Exclusive Interview: Obama Talks Fisheries

Q&A with President Obama on key fisheries issues


Issue 4 - Changes in Noaa/Recreational Fisheries Management

Background: For many years, there has been debate about whether Commerce is the right federal department to contain the National Marine Fisheries Service. Certainly the recreational-fishing community has long noted the agency’s origins in and continuing emphasis on developing commercial fishing/fisheries, part of the reason that the trust recreational anglers have in NOAA Fisheries to manage them and their fisheries is at an all-time low.

SPORT FISHING: Would your administration act to move the management of saltwater fisheries into another department, such as the Department of the Interior, and/or in some other way make NOAA Fisheries more responsive to the particular needs of its recreational-angling constituency?

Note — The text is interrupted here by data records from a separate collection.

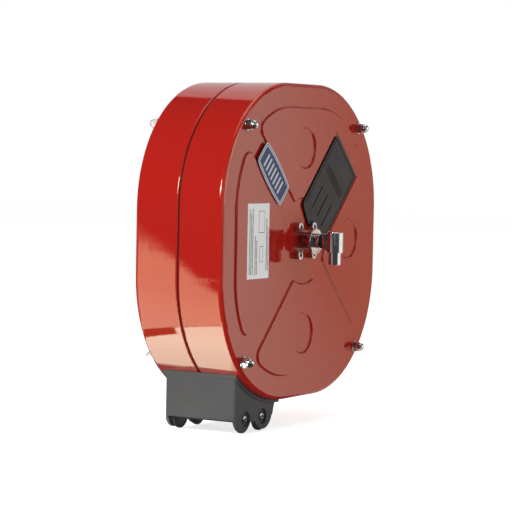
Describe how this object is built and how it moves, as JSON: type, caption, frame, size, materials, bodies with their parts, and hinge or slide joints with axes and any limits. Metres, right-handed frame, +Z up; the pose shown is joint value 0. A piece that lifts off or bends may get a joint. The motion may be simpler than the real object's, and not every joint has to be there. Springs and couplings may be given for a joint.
{
  "type": "enclosed wall hose reel",
  "caption": "Enclosed spring-rewound wall hose reel in pressed red steel half shells, with a roller hose outlet and a swivel water inlet on the front.",
  "frame": {"origin": "centre of the rear contact plane, where the rear raised panels meet the wall, on the drum axis", "axes": "+Z up, -Y the front with the water inlet, +X to the right seen from the front"},
  "size_m": [0.44, 0.217, 0.4805],
  "materials": {
    "red_paint": "glossy",
    "blue_enamel": "glossy",
    "white_label": "semi-gloss",
    "black_moulding": "matte",
    "black_rubber": "matte",
    "zinc": "zinc plated",
    "chrome": "polished",
    "dark_steel": "blackened",
    "bright_steel": "ground",
    "spring_steel": "blued",
    "galvanised": "satin",
    "cast_aluminium": "cast",
    "bronze": "satin"
  },
  "bodies": {
    "case": {"front_shell": "red_paint", "rear_shell": "red_paint", "seam_seal": "black_rubber", "tie_rods": "zinc", "spacer_tubes": "zinc", "front_cap_nuts": "chrome", "rear_cap_nuts": "chrome", "front_washers": "zinc", "rear_washers": "zinc", "weld_nuts": "zinc", "hatch_cover": "black_moulding", "badge_plate": "blue_enamel", "data_label": "white_label", "bearing_flange": "cast_aluminium", "flange_screws": "zinc", "front_bush": "bronze", "rear_backing_plate": "zinc", "fixed_arbor": "dark_steel", "arbor_rivets": "zinc", "outlet_frame": "black_moulding", "roller_bolts": "zinc", "roller_nuts": "zinc", "pawl_stud": "zinc", "pawl_clip": "spring_steel"},
    "drum": {"drum_front_disc": "galvanised", "drum_rear_disc": "galvanised", "drum_barrel": "galvanised", "drum_tie_bolts": "zinc", "drum_tie_nuts": "zinc", "fluid_shaft": "bright_steel", "shaft_flange_screws": "zinc", "feed_pipe": "bronze", "hose_tail": "bronze", "spring_case": "galvanised", "power_spring": "spring_steel", "drum_hub": "zinc", "rear_bush": "bronze", "journal_bush": "bronze", "ratchet_ring": "dark_steel", "ratchet_rivets": "zinc", "swivel_collar": "chrome", "swivel_seals": "black_rubber", "dust_seal": "black_rubber"},
    "inlet_swivel": {"inlet_elbow": "chrome"},
    "roller_left": {"outlet_roller_left": "black_moulding"},
    "roller_right": {"outlet_roller_right": "black_moulding"},
    "pawl": {"ratchet_pawl": "dark_steel", "pawl_spring": "spring_steel"}
  },
  "joints": [
    {"name": "drum_spin", "type": "hinge", "parent": "case", "child": "drum", "pos_m": [0, -0.0715, 0], "axis": [0, -1, 0], "continuous": true},
    {"name": "inlet_turn", "type": "hinge", "parent": "case", "child": "inlet_swivel", "pos_m": [0, -0.1824, 0], "axis": [0, -1, 0], "continuous": true},
    {"name": "roller_left_spin", "type": "hinge", "parent": "case", "child": "roller_left", "pos_m": [-0.1275, -0.0715, -0.241], "axis": [0, -1, 0], "continuous": true},
    {"name": "roller_right_spin", "type": "hinge", "parent": "case", "child": "roller_right", "pos_m": [-0.082, -0.0715, -0.241], "axis": [0, -1, 0], "continuous": true},
    {"name": "pawl_swing", "type": "hinge", "parent": "case", "child": "pawl", "pos_m": [-0.07778, -0.0165, -0.07778], "axis": [0, -1, 0], "range_deg": [0, 10]}
  ]
}
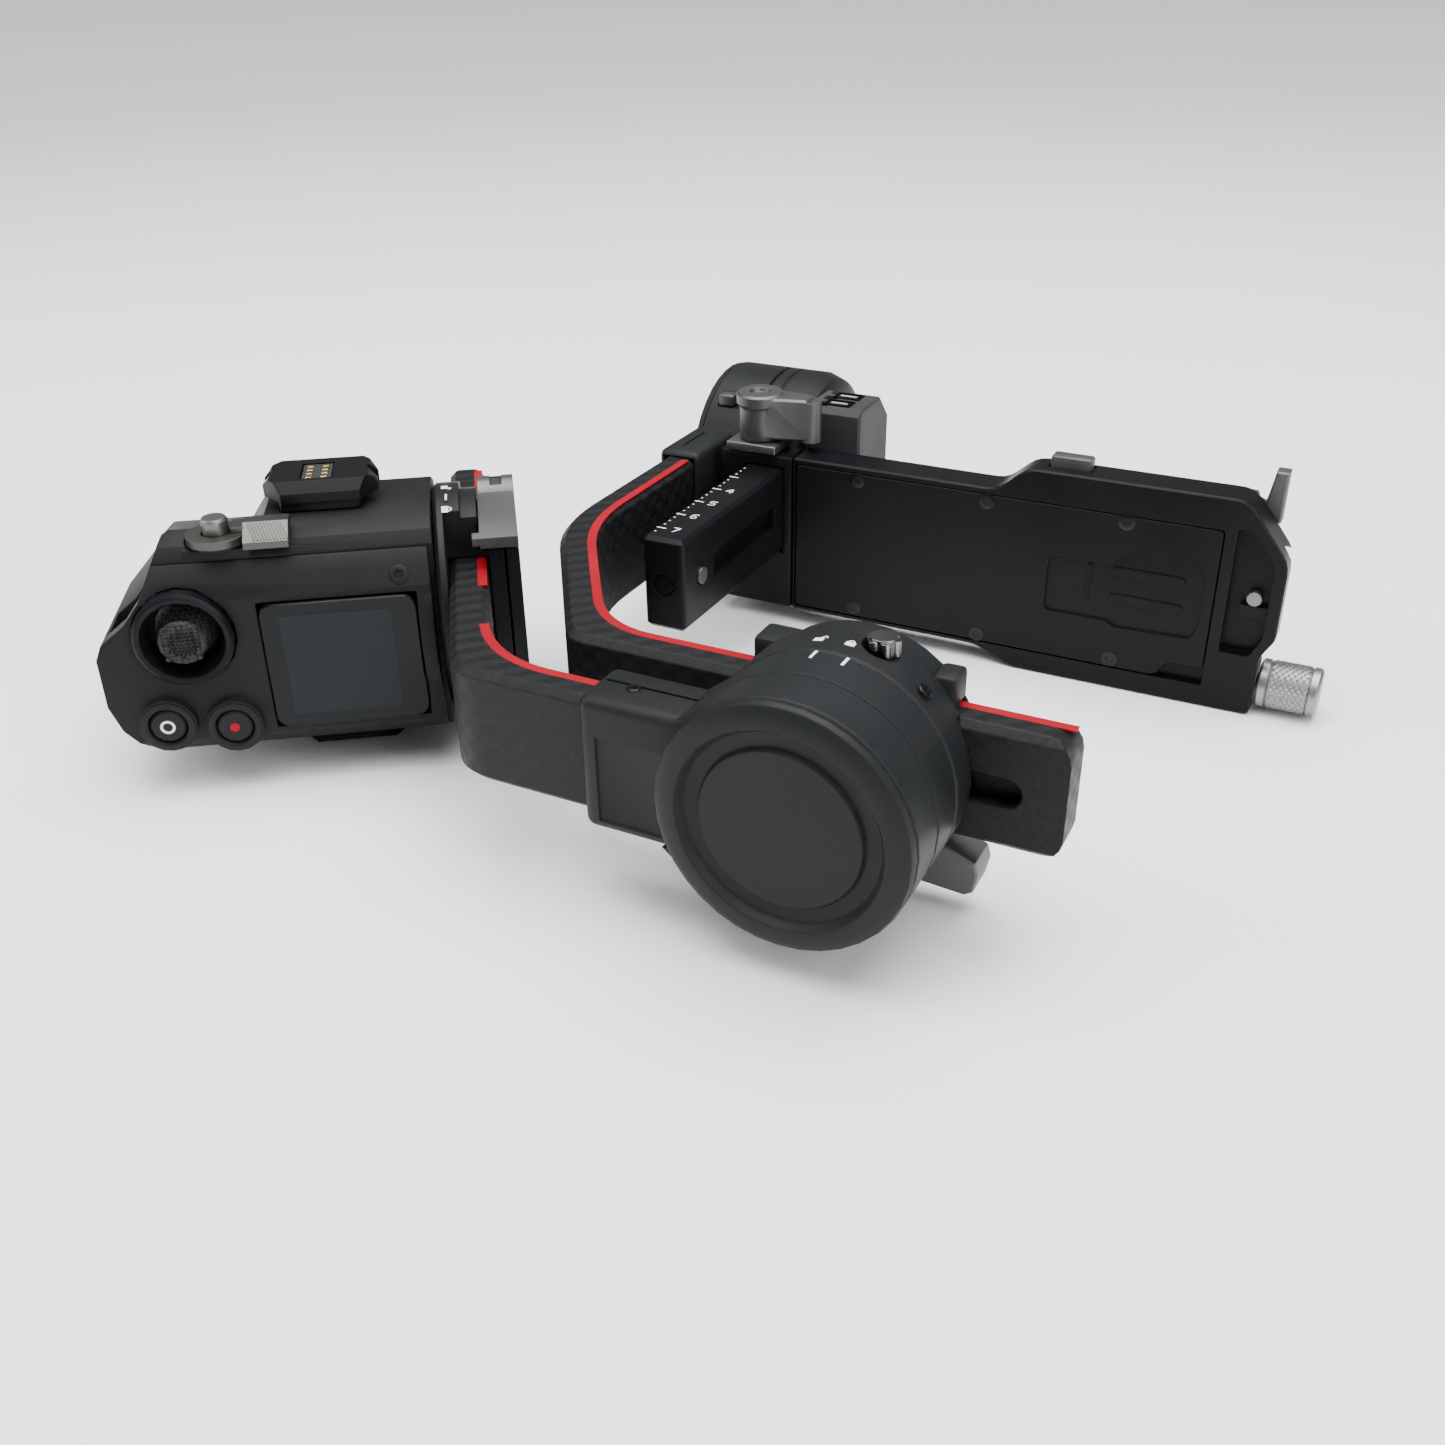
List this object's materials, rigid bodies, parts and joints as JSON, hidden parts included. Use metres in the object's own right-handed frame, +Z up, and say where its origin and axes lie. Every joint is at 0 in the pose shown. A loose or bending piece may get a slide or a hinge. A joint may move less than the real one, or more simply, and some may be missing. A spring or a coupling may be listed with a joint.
{
  "type": "camera gimbal",
  "caption": "Folding three-axis camera gimbal head with control handle, carbon arms, motors, sliding arms and a long camera base plate.",
  "frame": {"origin": "centre of the bounding box at table level", "axes": "+X along the camera base plate and the tilt axis, +Y along the roll axis away from the control side, +Z up from the table it lies on"},
  "size_m": [0.2694, 0.217, 0.068],
  "materials": {
    "shell": "fine matte black moulding",
    "motor_shell": "matte black anodised",
    "carbon": "matte woven carbon fibre with a red inlay line",
    "black_metal": "satin black anodised",
    "steel": "turned and polished",
    "grey_metal": "grey satin levers",
    "glass": "glossy black panel",
    "display": "display, switched off",
    "contacts": "gold-plated contacts",
    "board": "green circuit board",
    "rubber": "matte rubber",
    "windings": "copper windings",
    "label": "grey moulding"
  },
  "bodies": {
    "handle": {"handle_rear_shell": "shell", "handle_front_shell": "shell", "screen_glass": "glass", "display_panel": "display", "screen_frame": "black_metal", "main_circuit_board": "board", "joystick_ring": "black_metal", "grip_contact_block": "contacts", "upper_accessory_port": "black_metal", "upper_port_contacts": "contacts", "lower_accessory_port": "black_metal", "lower_port_contacts": "contacts", "pan_stator_core": "windings"},
    "pan_rotor_body": {"pan_rotor": "motor_shell", "pan_shaft": "steel"},
    "pan_arm_body": {"pan_arm": "carbon", "roll_motor_cap": "motor_shell", "roll_motor_housing": "motor_shell", "roll_stator_core": "windings"},
    "roll_rotor_body": {"roll_rotor": "motor_shell", "roll_shaft": "steel"},
    "roll_arm_body": {"roll_arm": "carbon", "tilt_motor_cap": "motor_shell", "tilt_motor_housing": "motor_shell", "tilt_stator_core": "windings"},
    "tilt_rotor_body": {"tilt_rotor": "motor_shell", "tilt_shaft": "steel", "port_box": "label", "vertical_arm": "black_metal", "arm_end_screw": "steel"},
    "carriage_body": {"carriage_block": "black_metal", "carriage_nut": "steel", "camera_base_plate": "black_metal", "plate_cover": "black_metal", "plate_slide_pin": "steel"},
    "joystick_base_body": {"joystick_base": "black_metal"},
    "joystick_body": {"joystick": "rubber"},
    "mode_button_body": {"mode_button": "rubber"},
    "record_button_body": {"record_button": "rubber"},
    "trigger_body": {"trigger": "black_metal"},
    "front_dial_body": {"front_dial": "grey_metal"},
    "grip_lock_lever_body": {"grip_lock_lever": "steel"},
    "grip_release_pin_body": {"grip_release_pin": "steel"},
    "pan_clamp_lever_body": {"pan_clamp_lever": "grey_metal"},
    "roll_clamp_lever_body": {"roll_clamp_lever": "grey_metal"},
    "roll_lock_knob_body": {"roll_lock_knob": "steel"},
    "tilt_lock_slider_body": {"tilt_lock_slider": "grey_metal"},
    "arm_stop_pin_body": {"arm_stop_pin": "steel"},
    "carriage_lever_body": {"carriage_lever": "grey_metal"},
    "fine_tune_knob_body": {"fine_tune_knob": "steel"},
    "plate_clamp_lever_body": {"plate_clamp_lever": "grey_metal"},
    "safety_button_body": {"safety_button": "black_metal"}
  },
  "joints": [
    {"name": "pan", "type": "hinge", "parent": "handle", "child": "pan_rotor_body", "pos_m": [-0.06285, -0.04328, 0.034], "axis": [0.807, 0.5906, 0], "continuous": true},
    {"name": "pan_arm_slide", "type": "slide", "parent": "pan_rotor_body", "child": "pan_arm_body", "axis": [0.5906, -0.807, 0], "range_m": [-0.01, 0.02]},
    {"name": "roll", "type": "hinge", "parent": "pan_arm_body", "child": "roll_rotor_body", "pos_m": [0.05655, -0.07168, 0.034], "axis": [0, 1, 0], "range_deg": [-240, 95]},
    {"name": "roll_arm_slide", "type": "slide", "parent": "roll_rotor_body", "child": "roll_arm_body", "axis": [1, 0, 0], "range_m": [-0.008, 0.015]},
    {"name": "tilt", "type": "hinge", "parent": "roll_arm_body", "child": "tilt_rotor_body", "pos_m": [-0.02875, 0.08132, 0.034], "axis": [1, 0, 0], "range_deg": [-112, 214]},
    {"name": "carriage_slide", "type": "slide", "parent": "tilt_rotor_body", "child": "carriage_body", "axis": [0, 1, 0], "range_m": [-0.045, 0]},
    {"name": "carriage_lever_turn", "type": "hinge", "parent": "carriage_body", "child": "carriage_lever_body", "pos_m": [-0.02045, 0.04912, 0.054], "axis": [0, 0, 1], "range_deg": [-90, 0]},
    {"name": "fine_tune", "type": "hinge", "parent": "carriage_body", "child": "fine_tune_knob_body", "pos_m": [0.12655, 0.04972, 0.007], "axis": [1, 0, 0], "continuous": true},
    {"name": "plate_clamp", "type": "hinge", "parent": "carriage_body", "child": "plate_clamp_lever_body", "pos_m": [0.10605, 0.05532, 0.048], "axis": [0, 1, 0], "range_deg": [0, 60]},
    {"name": "safety_button_press", "type": "slide", "parent": "carriage_body", "child": "safety_button_body", "axis": [0, 0, 1], "range_m": [-0.0015, 0], "stiffness_N_per_m": 300},
    {"name": "arm_stop_pin_press", "type": "slide", "parent": "tilt_rotor_body", "child": "arm_stop_pin_body", "axis": [1, 0, 0], "range_m": [-0.0018, 0], "stiffness_N_per_m": 300},
    {"name": "tilt_lock_slide", "type": "slide", "parent": "roll_arm_body", "child": "tilt_lock_slider_body", "axis": [1, 0, 0], "range_m": [0, 0.0034]},
    {"name": "roll_clamp", "type": "hinge", "parent": "roll_rotor_body", "child": "roll_clamp_lever_body", "pos_m": [0.06555, -0.06468, 0.0136], "axis": [0, 1, 0], "range_deg": [0, 75]},
    {"name": "roll_lock_turn", "type": "hinge", "parent": "roll_rotor_body", "child": "roll_lock_knob_body", "pos_m": [0.06385, -0.07128, 0.059], "axis": [0, 0, 1], "range_deg": [0, 90]},
    {"name": "pan_clamp", "type": "hinge", "parent": "pan_rotor_body", "child": "pan_clamp_lever_body", "pos_m": [-0.05606, -0.02716, 0.0546], "axis": [0.807, 0.5906, 0], "range_deg": [-75, 0]},
    {"name": "stick_side", "type": "hinge", "parent": "handle", "child": "joystick_base_body", "pos_m": [-0.0994, -0.08986, 0.0392], "axis": [0, 0, 1], "range_deg": [-12, 12], "stiffness_Nm_per_rad": 0.02},
    {"name": "stick_lift", "type": "hinge", "parent": "joystick_base_body", "child": "joystick_body", "pos_m": [-0.09845, -0.09115, 0.0392], "axis": [0.807, 0.5906, 0], "range_deg": [-12, 12], "stiffness_Nm_per_rad": 0.02},
    {"name": "mode_press", "type": "slide", "parent": "handle", "child": "mode_button_body", "axis": [-0.5906, 0.807, 0], "range_m": [0, 0.0008], "stiffness_N_per_m": 300},
    {"name": "record_press", "type": "slide", "parent": "handle", "child": "record_button_body", "axis": [-0.5906, 0.807, 0], "range_m": [0, 0.0008], "stiffness_N_per_m": 300},
    {"name": "trigger_pull", "type": "slide", "parent": "handle", "child": "trigger_body", "axis": [0.5906, -0.807, 0], "range_m": [0, 0.0025], "stiffness_N_per_m": 200},
    {"name": "front_dial_turn", "type": "hinge", "parent": "handle", "child": "front_dial_body", "pos_m": [-0.10078, -0.04056, 0.034], "axis": [0, 0, 1], "continuous": true},
    {"name": "grip_lock", "type": "hinge", "parent": "handle", "child": "grip_lock_lever_body", "pos_m": [-0.09195, -0.08378, 0.059], "axis": [0, 0, 1], "range_deg": [-60, 0]},
    {"name": "grip_release", "type": "slide", "parent": "handle", "child": "grip_release_pin_body", "axis": [0, 0, 1], "range_m": [-0.002, 0], "stiffness_N_per_m": 300}
  ]
}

OBAMA: I have proposed moving NOAA to the Department of Interior, streamlining these two agencies with similar missions to make them more efficient and effective for taxpayers and their customers, including the recreational-fishing community. Sportsmen and the organizations that represent them have a long and successful history of working with the Department of Interior to help guide natural-resource management in a manner that balances maximum access with scientific management.

Along with that transition, I am committed to supporting the programs vital to America’s fishing industry and sport fishermen, and ensuring that science remains the foundation of ocean management. That is why I will continue to support targeted investments in fisheries research and observation. These programs support a fishing economy built to last.


Issue 5 - Why Angers Should Vote for You This Year

SPORT FISHING: Within 500 words, tell this country’s 13 million recreational saltwater anglers why it’s in their best interest to vote for you.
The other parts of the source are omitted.